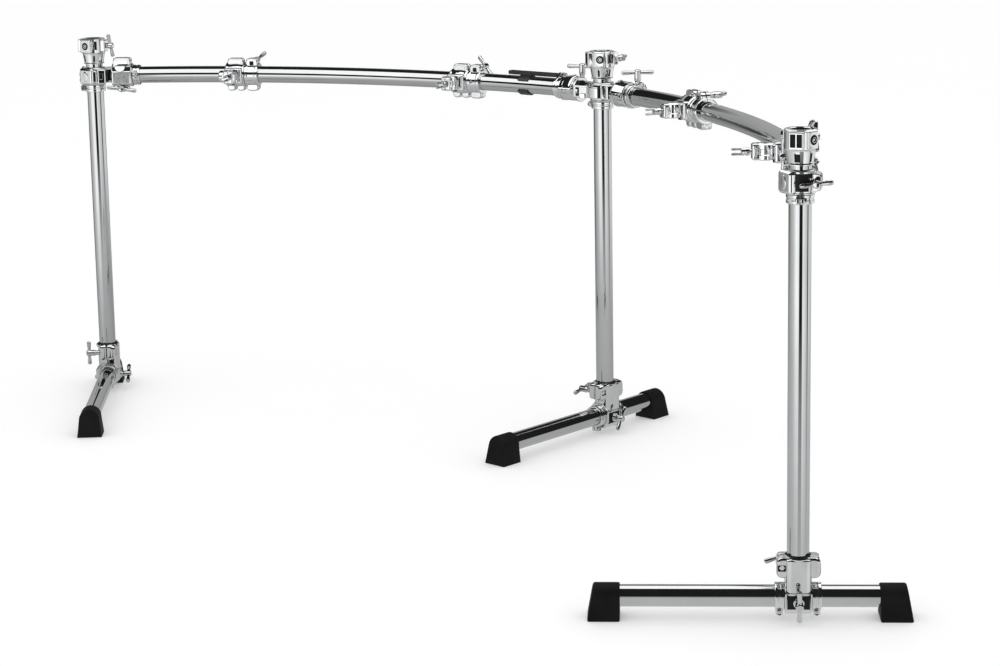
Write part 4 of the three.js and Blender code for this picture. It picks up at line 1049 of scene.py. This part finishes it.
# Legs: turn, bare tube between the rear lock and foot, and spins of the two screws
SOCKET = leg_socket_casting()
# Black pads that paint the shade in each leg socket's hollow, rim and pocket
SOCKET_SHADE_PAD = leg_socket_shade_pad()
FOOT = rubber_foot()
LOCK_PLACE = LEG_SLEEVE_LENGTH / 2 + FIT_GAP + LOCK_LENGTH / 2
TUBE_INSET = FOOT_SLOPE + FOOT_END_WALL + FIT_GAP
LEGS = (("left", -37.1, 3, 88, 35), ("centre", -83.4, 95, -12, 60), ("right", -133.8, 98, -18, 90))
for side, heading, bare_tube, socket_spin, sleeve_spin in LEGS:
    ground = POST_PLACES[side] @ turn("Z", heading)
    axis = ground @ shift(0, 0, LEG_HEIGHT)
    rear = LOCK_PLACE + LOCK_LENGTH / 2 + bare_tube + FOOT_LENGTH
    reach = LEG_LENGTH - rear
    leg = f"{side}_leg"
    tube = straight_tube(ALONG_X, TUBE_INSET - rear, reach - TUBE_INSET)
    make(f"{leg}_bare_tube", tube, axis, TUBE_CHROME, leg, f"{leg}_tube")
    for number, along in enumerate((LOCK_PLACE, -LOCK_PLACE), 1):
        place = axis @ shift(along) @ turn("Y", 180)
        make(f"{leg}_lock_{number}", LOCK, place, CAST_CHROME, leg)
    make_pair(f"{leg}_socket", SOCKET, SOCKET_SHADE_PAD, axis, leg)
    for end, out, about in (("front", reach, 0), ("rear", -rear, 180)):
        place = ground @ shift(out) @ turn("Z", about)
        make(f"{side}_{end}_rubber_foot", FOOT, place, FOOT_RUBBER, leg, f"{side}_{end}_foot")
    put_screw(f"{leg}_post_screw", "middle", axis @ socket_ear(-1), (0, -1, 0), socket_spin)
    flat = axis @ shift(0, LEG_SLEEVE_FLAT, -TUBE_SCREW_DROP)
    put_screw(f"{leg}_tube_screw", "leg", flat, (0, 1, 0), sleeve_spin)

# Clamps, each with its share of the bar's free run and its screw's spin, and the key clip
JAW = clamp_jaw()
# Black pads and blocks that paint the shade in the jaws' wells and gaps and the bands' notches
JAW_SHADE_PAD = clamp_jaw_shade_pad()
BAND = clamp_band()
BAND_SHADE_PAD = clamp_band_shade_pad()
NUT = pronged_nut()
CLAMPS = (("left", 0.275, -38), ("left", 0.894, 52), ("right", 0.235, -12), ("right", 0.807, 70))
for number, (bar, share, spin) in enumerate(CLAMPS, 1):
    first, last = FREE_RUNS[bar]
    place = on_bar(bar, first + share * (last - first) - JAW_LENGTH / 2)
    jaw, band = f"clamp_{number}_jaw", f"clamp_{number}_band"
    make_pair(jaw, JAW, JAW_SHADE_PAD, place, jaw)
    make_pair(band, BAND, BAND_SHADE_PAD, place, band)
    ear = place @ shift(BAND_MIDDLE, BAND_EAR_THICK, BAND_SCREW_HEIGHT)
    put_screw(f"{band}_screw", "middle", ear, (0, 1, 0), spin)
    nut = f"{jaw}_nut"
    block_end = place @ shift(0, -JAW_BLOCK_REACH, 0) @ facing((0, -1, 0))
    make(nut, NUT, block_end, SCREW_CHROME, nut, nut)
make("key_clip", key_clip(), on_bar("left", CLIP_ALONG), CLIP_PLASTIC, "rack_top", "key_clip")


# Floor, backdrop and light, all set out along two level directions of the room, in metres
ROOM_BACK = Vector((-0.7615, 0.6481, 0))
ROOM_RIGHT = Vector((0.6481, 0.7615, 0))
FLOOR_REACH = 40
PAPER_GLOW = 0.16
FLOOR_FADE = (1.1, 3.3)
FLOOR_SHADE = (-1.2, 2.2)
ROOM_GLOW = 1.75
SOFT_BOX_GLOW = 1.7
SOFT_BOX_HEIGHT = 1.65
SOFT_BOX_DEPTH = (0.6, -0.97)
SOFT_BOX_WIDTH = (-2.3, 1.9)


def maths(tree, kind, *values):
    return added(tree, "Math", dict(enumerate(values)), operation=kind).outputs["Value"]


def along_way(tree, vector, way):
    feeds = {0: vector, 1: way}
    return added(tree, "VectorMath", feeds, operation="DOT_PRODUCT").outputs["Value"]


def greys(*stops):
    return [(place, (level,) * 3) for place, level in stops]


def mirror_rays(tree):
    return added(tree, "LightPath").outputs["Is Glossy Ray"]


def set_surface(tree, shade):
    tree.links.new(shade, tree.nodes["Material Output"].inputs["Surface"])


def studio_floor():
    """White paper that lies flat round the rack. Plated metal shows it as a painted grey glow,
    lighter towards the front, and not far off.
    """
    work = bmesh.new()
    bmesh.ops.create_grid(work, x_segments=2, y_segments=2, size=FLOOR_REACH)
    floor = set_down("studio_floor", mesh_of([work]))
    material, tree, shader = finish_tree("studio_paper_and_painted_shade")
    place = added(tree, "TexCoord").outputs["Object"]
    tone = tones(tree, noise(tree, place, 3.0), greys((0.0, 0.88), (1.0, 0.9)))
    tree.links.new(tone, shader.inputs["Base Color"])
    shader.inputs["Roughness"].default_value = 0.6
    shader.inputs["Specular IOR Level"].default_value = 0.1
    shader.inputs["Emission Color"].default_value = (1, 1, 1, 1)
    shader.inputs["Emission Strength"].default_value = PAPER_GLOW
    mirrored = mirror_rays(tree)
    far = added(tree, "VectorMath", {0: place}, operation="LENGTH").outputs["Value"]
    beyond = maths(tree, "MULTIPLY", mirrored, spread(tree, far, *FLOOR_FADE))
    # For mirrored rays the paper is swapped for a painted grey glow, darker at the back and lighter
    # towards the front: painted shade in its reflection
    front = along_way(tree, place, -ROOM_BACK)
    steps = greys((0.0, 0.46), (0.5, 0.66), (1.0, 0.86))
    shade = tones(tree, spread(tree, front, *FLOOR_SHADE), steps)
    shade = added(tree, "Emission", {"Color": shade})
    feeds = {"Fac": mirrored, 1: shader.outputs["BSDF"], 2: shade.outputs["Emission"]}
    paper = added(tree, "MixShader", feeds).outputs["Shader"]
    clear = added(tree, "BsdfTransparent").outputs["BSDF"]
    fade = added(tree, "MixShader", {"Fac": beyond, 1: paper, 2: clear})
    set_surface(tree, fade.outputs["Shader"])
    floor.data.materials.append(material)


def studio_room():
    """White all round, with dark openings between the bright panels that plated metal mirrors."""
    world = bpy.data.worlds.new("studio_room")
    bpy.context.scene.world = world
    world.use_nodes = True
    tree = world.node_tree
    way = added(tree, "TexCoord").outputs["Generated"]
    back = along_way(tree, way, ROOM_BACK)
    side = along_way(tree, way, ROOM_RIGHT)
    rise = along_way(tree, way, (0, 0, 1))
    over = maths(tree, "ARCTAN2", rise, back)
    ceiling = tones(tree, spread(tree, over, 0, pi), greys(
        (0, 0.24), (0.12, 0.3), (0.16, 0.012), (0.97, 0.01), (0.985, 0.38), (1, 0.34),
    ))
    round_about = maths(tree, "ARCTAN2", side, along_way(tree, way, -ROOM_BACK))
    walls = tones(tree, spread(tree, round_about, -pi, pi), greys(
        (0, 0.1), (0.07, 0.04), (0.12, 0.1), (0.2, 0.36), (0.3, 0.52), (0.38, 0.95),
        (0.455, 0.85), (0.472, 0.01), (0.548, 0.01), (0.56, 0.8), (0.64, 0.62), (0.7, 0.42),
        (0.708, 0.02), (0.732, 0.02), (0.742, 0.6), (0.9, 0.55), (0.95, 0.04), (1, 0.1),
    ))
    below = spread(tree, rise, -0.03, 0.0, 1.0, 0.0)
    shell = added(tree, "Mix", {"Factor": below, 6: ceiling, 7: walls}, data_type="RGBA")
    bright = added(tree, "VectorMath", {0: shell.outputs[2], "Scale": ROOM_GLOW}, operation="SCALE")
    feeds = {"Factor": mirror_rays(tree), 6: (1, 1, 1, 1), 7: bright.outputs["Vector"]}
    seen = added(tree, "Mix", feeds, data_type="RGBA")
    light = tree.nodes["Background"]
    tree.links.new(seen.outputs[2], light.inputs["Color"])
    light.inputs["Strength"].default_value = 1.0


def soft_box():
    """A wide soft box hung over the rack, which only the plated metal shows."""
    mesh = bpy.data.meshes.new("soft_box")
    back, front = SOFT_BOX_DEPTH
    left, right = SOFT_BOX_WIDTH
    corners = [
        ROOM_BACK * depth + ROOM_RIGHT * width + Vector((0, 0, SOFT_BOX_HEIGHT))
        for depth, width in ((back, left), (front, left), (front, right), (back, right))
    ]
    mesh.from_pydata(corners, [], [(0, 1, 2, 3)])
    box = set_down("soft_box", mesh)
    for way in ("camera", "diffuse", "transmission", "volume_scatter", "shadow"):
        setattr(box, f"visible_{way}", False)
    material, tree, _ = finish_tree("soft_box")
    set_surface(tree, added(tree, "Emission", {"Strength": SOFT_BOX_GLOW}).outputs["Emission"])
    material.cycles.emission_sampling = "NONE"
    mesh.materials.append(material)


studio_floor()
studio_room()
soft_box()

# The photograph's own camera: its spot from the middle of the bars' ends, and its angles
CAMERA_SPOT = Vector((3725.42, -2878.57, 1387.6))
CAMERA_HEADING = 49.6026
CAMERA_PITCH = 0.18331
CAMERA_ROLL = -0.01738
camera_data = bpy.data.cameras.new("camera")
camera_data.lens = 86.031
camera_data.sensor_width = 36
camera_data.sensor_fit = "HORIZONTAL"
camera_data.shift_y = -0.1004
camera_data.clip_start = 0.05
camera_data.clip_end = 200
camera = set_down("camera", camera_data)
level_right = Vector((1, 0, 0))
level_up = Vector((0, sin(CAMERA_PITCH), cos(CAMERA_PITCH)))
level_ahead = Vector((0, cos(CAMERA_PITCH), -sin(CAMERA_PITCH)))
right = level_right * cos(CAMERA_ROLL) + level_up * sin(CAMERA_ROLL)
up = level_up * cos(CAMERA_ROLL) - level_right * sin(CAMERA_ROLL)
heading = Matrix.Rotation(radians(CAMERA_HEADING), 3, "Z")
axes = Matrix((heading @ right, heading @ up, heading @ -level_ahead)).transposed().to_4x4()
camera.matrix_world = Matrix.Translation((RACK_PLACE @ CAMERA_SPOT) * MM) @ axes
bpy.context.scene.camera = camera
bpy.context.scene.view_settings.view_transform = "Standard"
──────
= Aim of the exercise =
Copy all lines from the material that include "scene".

= Problem solution =
Write part 4 of the three.js and Blender code for this picture. It picks up at line 1049 of scene.py. This part finishes it.
    bpy.context.scene.world = world
bpy.context.scene.camera = camera
bpy.context.scene.view_settings.view_transform = "Standard"